Bu nedenle Dairemizce 4857 Sayılı Yasa’ nın 20/e maddesi uyarınca aşağıdaki karar verilmiştir.
Hüküm: Gerekçesi yukarıda açıklandığı üzere;
1- Mahkemenin kararının BOZULARAK ORTADAN KALDIRILMASINA,
2- A) Sosyal hak, kıdem ve ihbar tazminatı talepleri yönünden;
Davacının dava dilekçesinin talep kısmının 2.sırasında belirttiği ödenmeyen sosyal haklar ve 3.kısmında belirttiği kıdem ve ihbar tazminatları için açılan davanın 12.02.2014 tarihli davacı feragati nedeniyle REDDİNE,
B) İşe iade davası yönünden;
Davanın KABULÜNE,
Feshin GEÇERSİZLİĞİNE ve davacının İŞE İADESİNE;
Davacı işçinin işe iadesi için işverene süresi içinde müracaatı halinde hak kazanılacak olan ve kararın kesinleşmesine kadar en çok 4 aya kadar ücret ve diğer haklarının davalıdan tahsilinin GEREKTİĞİNİN TESPİTİNE,
Davacının yasal süre içinde başvurusuna rağmen davalı H.. Süt Endüstrisi Gıda ve Yapı San.

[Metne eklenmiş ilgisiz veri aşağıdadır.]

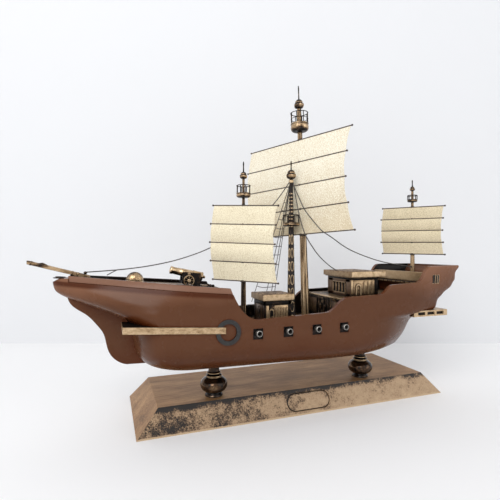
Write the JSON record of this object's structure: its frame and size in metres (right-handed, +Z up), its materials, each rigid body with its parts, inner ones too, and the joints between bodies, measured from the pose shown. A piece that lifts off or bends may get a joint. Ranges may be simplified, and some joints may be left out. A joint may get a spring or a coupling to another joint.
{
  "type": "model sailing ship",
  "caption": "Display model of a three-masted sailing ship with battened square sails, on a bevelled stand with two turned pedestals.",
  "frame": {"origin": "centre of the stand's flat underside", "axes": "+X towards the stern, -X towards the bow, -Y to port, +Z up"},
  "size_m": [0.425, 0.1415, 0.3314],
  "materials": {
    "hull_paint": "satin chocolate lacquer, a little lighter and pinker high on the sides",
    "rail_paint": "satin chocolate lacquer",
    "deck_paint": "dark stained, low sheen",
    "antique_brass": "cast, antique gold with black patina in the recesses",
    "dark_bronze": "blackened bronze, rubbed on the edges",
    "gunmetal": "dark slate grey, satin",
    "gun_steel": "worn bright rim on a dark barrel",
    "stand_wood": "brown stained top, front bevel rubbed with gold over black",
    "stand_plate": "bare plate, mottled gold and black",
    "bolt_steel": "plain",
    "sailcloth": "cream, fine speckled weave",
    "batten_wood": "dark stained, thin",
    "rope": "dark waxed thread"
  },
  "bodies": {
    "root": {"aft_cabin": "dark_bronze", "aft_cabin_door": "dark_bronze", "aft_cabin_roof": "antique_brass", "aft_cabin_window": "dark_bronze", "aft_stay": "rope", "bitt_post": "dark_bronze", "bow_fittings": "antique_brass", "bowsprit": "antique_brass", "cabin_stay": "rope", "cannon_axle": "antique_brass", "cannon_carriage": "antique_brass", "cutwater": "hull_paint", "fore_crows_nest": "antique_brass", "fore_finial": "antique_brass", "fore_mast": "antique_brass", "forecastle_deck": "deck_paint", "forecastle_dome": "antique_brass", "forecastle_rail": "rail_paint", "forestay": "rope", "front_pedestal": "antique_brass", "half_deck": "deck_paint", "half_deck_bulkhead": "dark_bronze", "hull": "hull_paint", "main_battens": "batten_wood", "main_crows_nest": "antique_brass", "main_deck": "deck_paint", "main_finial": "antique_brass", "main_mast": "antique_brass", "main_sail": "sailcloth", "midship_cabin": "dark_bronze", "midship_cabin_roof": "antique_brass", "mizzen_crows_nest": "antique_brass", "mizzen_finial": "antique_brass", "mizzen_mast": "antique_brass", "nameplate": "stand_plate", "pedestal_bolts": "bolt_steel", "poop_deck": "deck_paint", "poop_parapet": "deck_paint", "port_guns": "gun_steel", "port_ring": "gunmetal", "port_shelf": "antique_brass", "rear_pedestal": "antique_brass", "rigging_crows_nest": "antique_brass", "rigging_finial": "antique_brass", "rigging_mast": "antique_brass", "shroud_net": "rope", "stand_base": "stand_wood", "starboard_guns": "gun_steel", "starboard_ring": "gunmetal", "starboard_shelf": "antique_brass", "stern_gallery": "antique_brass", "stern_windows": "dark_bronze"},
    "fore_sail_body": {"fore_sail": "sailcloth", "fore_battens": "batten_wood"},
    "mizzen_sail_body": {"mizzen_sail": "sailcloth", "mizzen_battens": "batten_wood"},
    "barrel_body": {"cannon_barrel": "antique_brass"},
    "port_wheel_body": {"port_wheel": "antique_brass"},
    "starboard_wheel_body": {"starboard_wheel": "antique_brass"}
  },
  "joints": [
    {"name": "fore_sail_swing", "type": "hinge", "parent": "root", "child": "fore_sail_body", "pos_m": [-0.062, -0.0305, 0.17], "axis": [0, 0, 1], "range_deg": [0, 20]},
    {"name": "mizzen_sail_swing", "type": "hinge", "parent": "root", "child": "mizzen_sail_body", "pos_m": [0.147, -0.0305, 0.18], "axis": [0, 0, 1], "range_deg": [-25, 25]},
    {"name": "cannon_elevation", "type": "hinge", "parent": "root", "child": "barrel_body", "pos_m": [-0.11698, -0.0305, 0.13836], "axis": [0, 1, 0], "range_deg": [-12, 5]},
    {"name": "port_wheel_spin", "type": "hinge", "parent": "root", "child": "port_wheel_body", "pos_m": [-0.11753, -0.0305, 0.13229], "axis": [0, 1, 0], "continuous": true},
    {"name": "starboard_wheel_spin", "type": "hinge", "parent": "root", "child": "starboard_wheel_body", "pos_m": [-0.11753, -0.0305, 0.13229], "axis": [0, 1, 0], "continuous": true}
  ]
}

Tic. A.Ş. tarafından işe başlatılmaması halinde ödenmesi gereken tazminat miktarının davacının kıdemi dikkate alınarak taktiren davacının 5 aylık brüt ücret tutarı olarak belirlenmesine,
Peşin alınan 25,65 TL. harçtan alınması gereken 25,20 TL harcın mahsubu ile bakiye 0,45 TL harcın istek halinde davacıya iadesine,
Davacı tarafça yapılan dava açma gideri, tebligat ücreti-müzekkere ücreti olmak üzere toplam 100,95 TL yargılama giderinin davalıdan alınarak davacıya verilmesine,
Hüküm tarihinde yürürlükte bulunan avukatlık ücret tarifesi gereğince 1.500,00 TL avukatlık ücretinin davalıdan alınarak davacıya verilmesine,
Hükümden sonra yapılması gereken gerekçeli kararın tebliğ giderinin davacı tarafından yatırılan gider avansından karşılanmasına, bu giderlerin yapılması durumunda davalıdan alınarak davacıya verilmesine,
Tarafların yatırdığı avanstan harcanmayan kısmının, hükmün kesinleşmesinden sonra resen taraflara iadesine,
Yatırdığı temyiz harcının isteği halinde davacıya iadesine, 20.11.2014 tarihinde kesin olarak, oy birliği ile karar verildi.